_INSTRUCTION_:
Quote only the part that opens with the line containing "of the lap." and closes with the line containing "cad_parts[node].hide_render = cad_parts[node].hide_viewport". Keep both of those lines.

----- PROVIDED DATA -----

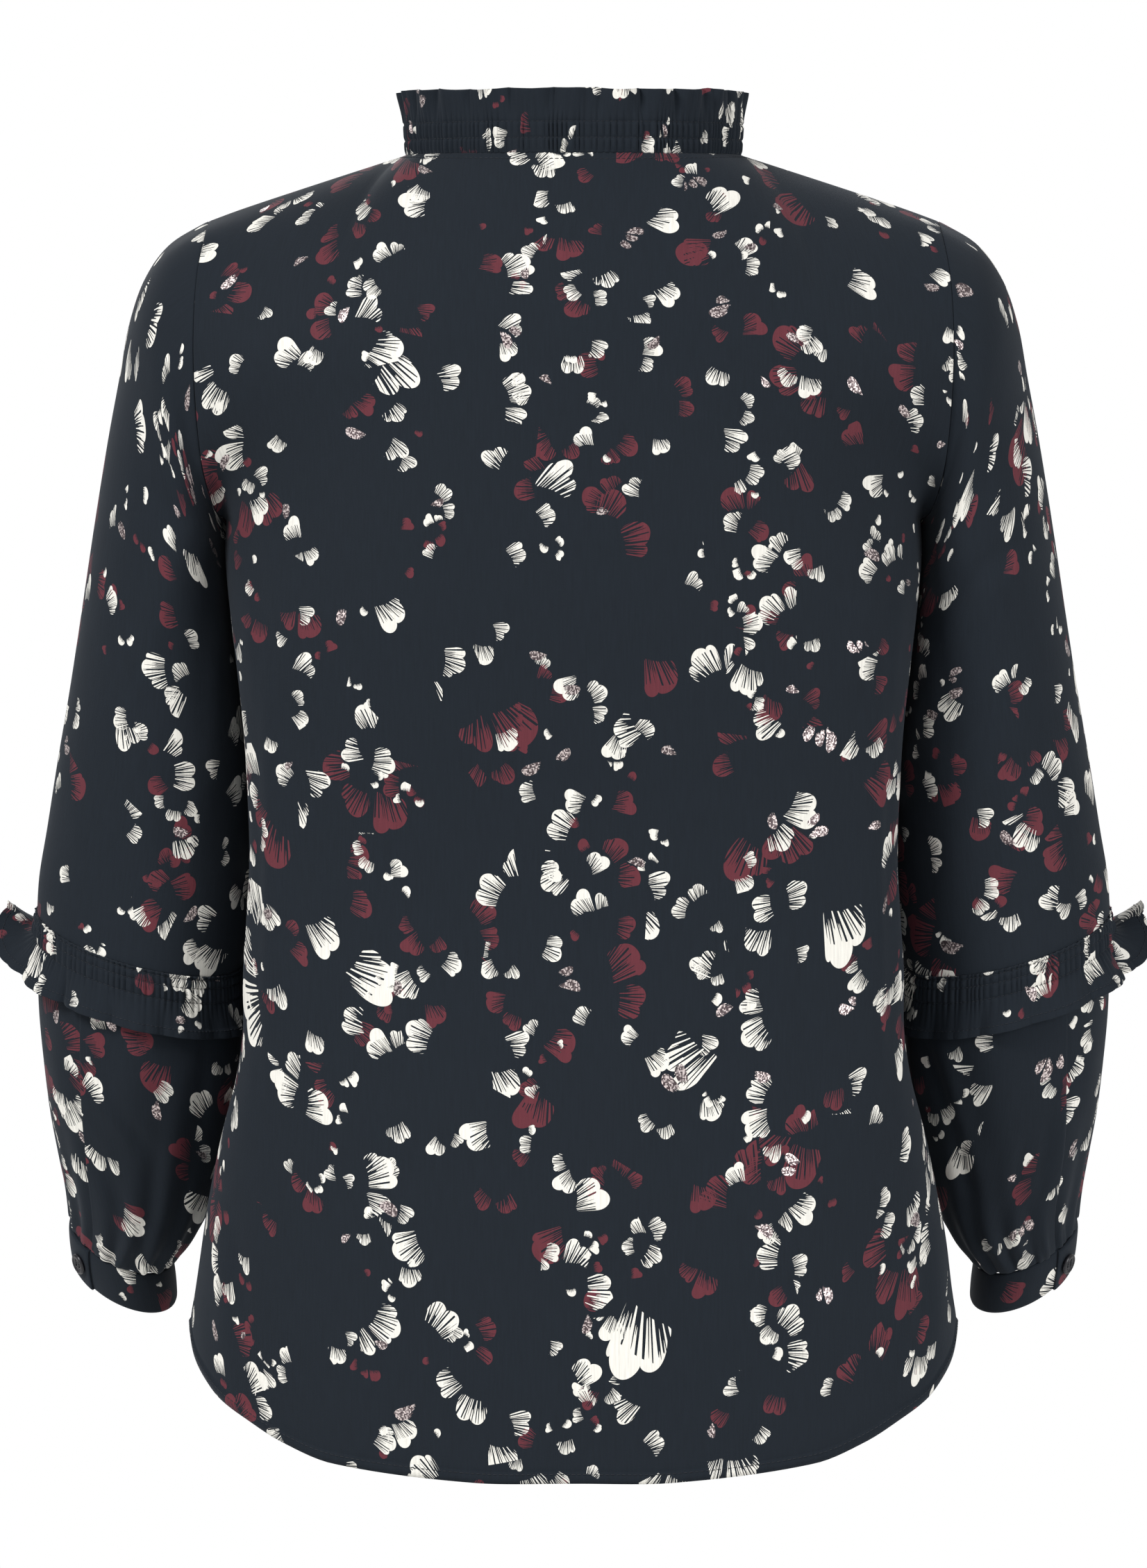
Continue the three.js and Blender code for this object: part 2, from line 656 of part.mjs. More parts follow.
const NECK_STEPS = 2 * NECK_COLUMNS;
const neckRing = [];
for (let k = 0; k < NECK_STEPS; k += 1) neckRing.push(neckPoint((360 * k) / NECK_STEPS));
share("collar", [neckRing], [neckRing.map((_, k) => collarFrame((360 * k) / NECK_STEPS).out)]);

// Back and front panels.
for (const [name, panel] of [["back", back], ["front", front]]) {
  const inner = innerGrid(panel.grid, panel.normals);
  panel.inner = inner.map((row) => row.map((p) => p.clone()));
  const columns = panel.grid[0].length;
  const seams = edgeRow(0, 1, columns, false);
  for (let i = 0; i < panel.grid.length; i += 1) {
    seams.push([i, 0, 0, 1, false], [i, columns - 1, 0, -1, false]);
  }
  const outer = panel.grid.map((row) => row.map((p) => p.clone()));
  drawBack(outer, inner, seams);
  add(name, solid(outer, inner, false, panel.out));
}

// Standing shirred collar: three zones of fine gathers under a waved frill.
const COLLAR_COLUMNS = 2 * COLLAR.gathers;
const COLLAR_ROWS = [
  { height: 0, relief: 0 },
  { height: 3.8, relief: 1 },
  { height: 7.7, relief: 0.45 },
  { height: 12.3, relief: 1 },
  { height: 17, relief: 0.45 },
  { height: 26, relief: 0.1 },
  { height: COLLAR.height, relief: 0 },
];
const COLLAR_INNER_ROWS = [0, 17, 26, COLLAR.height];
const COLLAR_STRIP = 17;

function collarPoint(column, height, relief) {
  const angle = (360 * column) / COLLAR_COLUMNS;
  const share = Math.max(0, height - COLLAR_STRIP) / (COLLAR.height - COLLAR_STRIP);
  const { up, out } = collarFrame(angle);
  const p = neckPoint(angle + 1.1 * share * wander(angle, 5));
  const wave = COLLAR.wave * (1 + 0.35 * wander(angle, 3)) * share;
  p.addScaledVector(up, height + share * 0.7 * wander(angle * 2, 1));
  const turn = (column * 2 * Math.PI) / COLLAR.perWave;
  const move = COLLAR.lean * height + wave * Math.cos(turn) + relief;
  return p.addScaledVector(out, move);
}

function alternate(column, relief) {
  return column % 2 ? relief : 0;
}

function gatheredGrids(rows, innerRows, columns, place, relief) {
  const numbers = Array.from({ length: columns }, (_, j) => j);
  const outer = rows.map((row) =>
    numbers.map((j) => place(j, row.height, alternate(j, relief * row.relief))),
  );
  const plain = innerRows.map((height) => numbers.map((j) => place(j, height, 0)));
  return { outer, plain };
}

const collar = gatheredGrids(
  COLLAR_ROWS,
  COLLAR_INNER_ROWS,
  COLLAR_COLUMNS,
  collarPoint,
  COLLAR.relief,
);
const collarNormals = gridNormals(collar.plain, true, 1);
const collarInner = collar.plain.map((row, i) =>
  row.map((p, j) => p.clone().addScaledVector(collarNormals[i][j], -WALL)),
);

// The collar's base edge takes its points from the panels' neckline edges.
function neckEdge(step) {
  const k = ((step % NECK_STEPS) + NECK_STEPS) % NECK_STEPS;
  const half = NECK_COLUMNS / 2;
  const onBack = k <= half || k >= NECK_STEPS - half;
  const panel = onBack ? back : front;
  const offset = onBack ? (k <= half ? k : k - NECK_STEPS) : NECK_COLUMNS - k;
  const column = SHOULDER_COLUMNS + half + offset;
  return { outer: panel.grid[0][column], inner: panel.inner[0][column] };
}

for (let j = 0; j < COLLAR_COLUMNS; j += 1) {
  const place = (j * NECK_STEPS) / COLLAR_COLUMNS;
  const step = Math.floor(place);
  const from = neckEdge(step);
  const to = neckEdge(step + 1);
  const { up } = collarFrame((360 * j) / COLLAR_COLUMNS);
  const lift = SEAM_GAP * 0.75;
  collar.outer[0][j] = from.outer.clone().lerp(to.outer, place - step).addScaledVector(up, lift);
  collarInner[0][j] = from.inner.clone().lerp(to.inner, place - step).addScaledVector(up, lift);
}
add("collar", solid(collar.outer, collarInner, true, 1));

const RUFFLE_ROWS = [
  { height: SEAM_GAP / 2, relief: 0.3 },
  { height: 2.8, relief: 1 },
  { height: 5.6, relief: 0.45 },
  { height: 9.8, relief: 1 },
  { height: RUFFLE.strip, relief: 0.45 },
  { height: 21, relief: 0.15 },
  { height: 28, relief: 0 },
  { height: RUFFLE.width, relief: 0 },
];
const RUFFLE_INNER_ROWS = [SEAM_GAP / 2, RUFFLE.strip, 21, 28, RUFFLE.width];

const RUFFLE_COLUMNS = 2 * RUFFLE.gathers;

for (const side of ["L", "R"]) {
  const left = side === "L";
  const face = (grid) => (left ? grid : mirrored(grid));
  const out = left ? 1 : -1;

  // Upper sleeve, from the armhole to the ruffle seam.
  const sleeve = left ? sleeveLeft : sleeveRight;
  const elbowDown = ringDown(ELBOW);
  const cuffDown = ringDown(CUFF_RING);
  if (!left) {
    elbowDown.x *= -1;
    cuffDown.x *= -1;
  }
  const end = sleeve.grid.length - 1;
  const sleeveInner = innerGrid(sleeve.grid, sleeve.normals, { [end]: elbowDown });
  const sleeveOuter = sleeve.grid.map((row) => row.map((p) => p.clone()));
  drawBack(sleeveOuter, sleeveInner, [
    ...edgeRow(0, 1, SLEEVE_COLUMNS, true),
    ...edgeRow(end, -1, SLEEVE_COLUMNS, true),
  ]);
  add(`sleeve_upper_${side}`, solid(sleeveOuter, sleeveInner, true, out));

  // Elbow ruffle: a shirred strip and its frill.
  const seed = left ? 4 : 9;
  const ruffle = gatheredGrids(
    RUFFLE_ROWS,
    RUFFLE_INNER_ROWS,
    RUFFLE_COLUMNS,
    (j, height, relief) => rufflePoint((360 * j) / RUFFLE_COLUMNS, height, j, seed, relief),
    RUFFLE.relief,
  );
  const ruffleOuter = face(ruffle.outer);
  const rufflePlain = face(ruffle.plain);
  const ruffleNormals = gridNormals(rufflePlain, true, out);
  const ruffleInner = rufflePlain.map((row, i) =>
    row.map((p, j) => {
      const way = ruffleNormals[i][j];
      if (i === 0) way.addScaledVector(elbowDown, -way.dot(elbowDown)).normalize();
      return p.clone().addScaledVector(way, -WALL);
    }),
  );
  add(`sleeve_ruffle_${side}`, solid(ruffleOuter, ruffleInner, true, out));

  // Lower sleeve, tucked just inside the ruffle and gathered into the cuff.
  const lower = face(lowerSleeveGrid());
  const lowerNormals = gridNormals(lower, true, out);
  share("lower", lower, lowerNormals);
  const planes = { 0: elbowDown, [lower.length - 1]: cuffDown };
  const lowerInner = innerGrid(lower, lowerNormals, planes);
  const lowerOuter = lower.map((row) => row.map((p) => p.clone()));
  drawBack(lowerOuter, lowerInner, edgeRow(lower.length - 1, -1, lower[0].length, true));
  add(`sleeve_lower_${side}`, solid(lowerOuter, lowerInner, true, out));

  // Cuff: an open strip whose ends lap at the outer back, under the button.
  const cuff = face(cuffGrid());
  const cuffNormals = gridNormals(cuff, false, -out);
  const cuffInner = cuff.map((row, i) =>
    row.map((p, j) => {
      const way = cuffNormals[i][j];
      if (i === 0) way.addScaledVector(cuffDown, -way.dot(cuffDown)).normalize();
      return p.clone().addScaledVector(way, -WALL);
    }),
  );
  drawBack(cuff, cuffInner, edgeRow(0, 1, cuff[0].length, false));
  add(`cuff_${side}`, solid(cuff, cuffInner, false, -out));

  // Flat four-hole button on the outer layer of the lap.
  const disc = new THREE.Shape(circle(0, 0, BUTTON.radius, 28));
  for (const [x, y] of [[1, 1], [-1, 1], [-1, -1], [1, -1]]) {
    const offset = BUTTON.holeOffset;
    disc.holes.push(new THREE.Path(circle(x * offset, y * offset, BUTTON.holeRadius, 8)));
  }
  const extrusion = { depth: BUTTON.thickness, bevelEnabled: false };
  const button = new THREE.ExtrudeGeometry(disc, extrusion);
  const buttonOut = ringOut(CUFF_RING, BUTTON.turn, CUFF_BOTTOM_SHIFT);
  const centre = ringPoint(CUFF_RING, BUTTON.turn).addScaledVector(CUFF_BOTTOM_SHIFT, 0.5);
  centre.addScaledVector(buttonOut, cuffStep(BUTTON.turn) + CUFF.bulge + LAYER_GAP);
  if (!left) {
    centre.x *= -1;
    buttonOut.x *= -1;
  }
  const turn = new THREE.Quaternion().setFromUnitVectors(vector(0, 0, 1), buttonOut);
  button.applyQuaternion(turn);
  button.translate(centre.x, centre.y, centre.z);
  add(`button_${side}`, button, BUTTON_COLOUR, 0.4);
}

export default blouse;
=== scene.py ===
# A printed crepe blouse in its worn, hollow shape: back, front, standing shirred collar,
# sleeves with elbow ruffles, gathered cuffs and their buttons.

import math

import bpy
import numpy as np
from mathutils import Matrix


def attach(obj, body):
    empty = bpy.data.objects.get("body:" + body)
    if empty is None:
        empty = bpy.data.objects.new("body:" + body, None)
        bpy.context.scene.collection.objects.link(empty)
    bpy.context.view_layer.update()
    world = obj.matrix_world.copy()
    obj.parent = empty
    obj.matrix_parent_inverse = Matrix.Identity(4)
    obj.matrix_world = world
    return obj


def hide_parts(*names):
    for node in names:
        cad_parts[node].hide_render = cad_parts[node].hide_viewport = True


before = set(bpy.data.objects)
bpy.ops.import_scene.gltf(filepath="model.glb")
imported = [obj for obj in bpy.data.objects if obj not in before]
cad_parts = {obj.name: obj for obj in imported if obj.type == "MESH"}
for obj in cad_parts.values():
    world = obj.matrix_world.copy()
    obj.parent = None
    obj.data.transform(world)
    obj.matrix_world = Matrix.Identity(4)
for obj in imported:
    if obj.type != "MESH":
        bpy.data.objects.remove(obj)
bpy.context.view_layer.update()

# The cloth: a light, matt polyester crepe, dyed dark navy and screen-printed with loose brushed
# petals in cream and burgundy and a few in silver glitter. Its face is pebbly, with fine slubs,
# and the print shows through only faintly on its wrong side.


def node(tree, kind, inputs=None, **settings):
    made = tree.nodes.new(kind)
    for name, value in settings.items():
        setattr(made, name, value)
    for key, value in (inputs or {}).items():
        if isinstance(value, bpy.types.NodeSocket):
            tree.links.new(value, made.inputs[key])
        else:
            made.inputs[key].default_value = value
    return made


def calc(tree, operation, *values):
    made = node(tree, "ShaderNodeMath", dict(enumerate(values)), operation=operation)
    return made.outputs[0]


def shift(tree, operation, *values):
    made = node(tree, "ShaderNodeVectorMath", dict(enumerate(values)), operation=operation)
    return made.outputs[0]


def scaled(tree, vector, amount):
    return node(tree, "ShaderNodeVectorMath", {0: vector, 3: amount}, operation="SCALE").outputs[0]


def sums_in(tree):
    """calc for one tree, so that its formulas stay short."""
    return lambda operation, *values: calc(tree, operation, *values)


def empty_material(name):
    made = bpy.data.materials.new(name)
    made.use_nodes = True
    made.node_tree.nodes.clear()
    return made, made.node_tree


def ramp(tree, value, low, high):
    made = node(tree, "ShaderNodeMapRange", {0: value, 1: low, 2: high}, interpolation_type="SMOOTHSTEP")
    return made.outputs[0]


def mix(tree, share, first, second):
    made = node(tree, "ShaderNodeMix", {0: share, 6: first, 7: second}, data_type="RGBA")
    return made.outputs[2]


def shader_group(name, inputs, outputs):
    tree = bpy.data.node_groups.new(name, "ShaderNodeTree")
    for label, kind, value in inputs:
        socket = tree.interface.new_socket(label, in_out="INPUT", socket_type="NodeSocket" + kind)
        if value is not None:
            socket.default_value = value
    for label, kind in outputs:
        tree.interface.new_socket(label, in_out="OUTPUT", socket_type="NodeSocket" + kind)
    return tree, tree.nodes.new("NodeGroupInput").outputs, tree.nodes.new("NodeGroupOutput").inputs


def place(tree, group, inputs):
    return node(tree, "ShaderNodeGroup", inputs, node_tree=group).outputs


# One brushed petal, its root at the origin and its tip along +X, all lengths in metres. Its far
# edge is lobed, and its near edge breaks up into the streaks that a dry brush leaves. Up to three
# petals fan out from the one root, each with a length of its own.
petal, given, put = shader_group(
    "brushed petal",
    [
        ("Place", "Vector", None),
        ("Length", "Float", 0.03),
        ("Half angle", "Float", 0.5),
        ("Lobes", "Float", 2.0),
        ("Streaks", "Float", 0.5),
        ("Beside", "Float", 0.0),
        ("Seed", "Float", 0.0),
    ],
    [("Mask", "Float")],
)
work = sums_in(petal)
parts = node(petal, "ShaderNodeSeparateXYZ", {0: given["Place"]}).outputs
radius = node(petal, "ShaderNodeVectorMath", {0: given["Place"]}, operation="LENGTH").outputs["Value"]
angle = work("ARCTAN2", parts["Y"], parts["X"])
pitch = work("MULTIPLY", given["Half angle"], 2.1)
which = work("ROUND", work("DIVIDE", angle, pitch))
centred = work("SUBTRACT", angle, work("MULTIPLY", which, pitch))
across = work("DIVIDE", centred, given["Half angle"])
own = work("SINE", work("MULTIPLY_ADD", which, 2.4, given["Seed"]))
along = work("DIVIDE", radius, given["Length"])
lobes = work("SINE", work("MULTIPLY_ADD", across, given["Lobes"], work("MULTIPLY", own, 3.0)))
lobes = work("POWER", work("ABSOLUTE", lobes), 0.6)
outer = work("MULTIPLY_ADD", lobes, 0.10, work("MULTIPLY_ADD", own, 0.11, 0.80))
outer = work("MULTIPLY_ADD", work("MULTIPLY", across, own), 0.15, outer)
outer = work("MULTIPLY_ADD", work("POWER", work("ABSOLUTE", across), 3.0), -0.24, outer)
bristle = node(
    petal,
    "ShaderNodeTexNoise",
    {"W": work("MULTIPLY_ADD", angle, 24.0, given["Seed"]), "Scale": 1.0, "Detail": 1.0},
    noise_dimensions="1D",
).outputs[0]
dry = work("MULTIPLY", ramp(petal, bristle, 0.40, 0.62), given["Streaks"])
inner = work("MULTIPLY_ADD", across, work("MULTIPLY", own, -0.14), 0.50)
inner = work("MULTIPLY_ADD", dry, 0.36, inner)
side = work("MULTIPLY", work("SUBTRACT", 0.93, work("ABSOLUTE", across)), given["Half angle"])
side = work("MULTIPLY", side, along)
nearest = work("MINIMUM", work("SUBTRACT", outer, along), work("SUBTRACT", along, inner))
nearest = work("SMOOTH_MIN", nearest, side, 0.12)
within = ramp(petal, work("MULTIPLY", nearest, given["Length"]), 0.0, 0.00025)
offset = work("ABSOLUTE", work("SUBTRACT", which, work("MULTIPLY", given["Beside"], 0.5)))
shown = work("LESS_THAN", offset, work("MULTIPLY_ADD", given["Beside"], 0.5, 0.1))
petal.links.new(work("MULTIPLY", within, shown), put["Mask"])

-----

_SOLUTION TO THIS TASK_:
  // Flat four-hole button on the outer layer of the lap.
  const disc = new THREE.Shape(circle(0, 0, BUTTON.radius, 28));
  for (const [x, y] of [[1, 1], [-1, 1], [-1, -1], [1, -1]]) {
    const offset = BUTTON.holeOffset;
    disc.holes.push(new THREE.Path(circle(x * offset, y * offset, BUTTON.holeRadius, 8)));
  }
  const extrusion = { depth: BUTTON.thickness, bevelEnabled: false };
  const button = new THREE.ExtrudeGeometry(disc, extrusion);
  const buttonOut = ringOut(CUFF_RING, BUTTON.turn, CUFF_BOTTOM_SHIFT);
  const centre = ringPoint(CUFF_RING, BUTTON.turn).addScaledVector(CUFF_BOTTOM_SHIFT, 0.5);
  centre.addScaledVector(buttonOut, cuffStep(BUTTON.turn) + CUFF.bulge + LAYER_GAP);
  if (!left) {
    centre.x *= -1;
    buttonOut.x *= -1;
  }
  const turn = new THREE.Quaternion().setFromUnitVectors(vector(0, 0, 1), buttonOut);
  button.applyQuaternion(turn);
  button.translate(centre.x, centre.y, centre.z);
  add(`button_${side}`, button, BUTTON_COLOUR, 0.4);
}

export default blouse;
=== scene.py ===
# A printed crepe blouse in its worn, hollow shape: back, front, standing shirred collar,
# sleeves with elbow ruffles, gathered cuffs and their buttons.

import math

import bpy
import numpy as np
from mathutils import Matrix


def attach(obj, body):
    empty = bpy.data.objects.get("body:" + body)
    if empty is None:
        empty = bpy.data.objects.new("body:" + body, None)
        bpy.context.scene.collection.objects.link(empty)
    bpy.context.view_layer.update()
    world = obj.matrix_world.copy()
    obj.parent = empty
    obj.matrix_parent_inverse = Matrix.Identity(4)
    obj.matrix_world = world
    return obj


def hide_parts(*names):
    for node in names:
        cad_parts[node].hide_render = cad_parts[node].hide_viewport = True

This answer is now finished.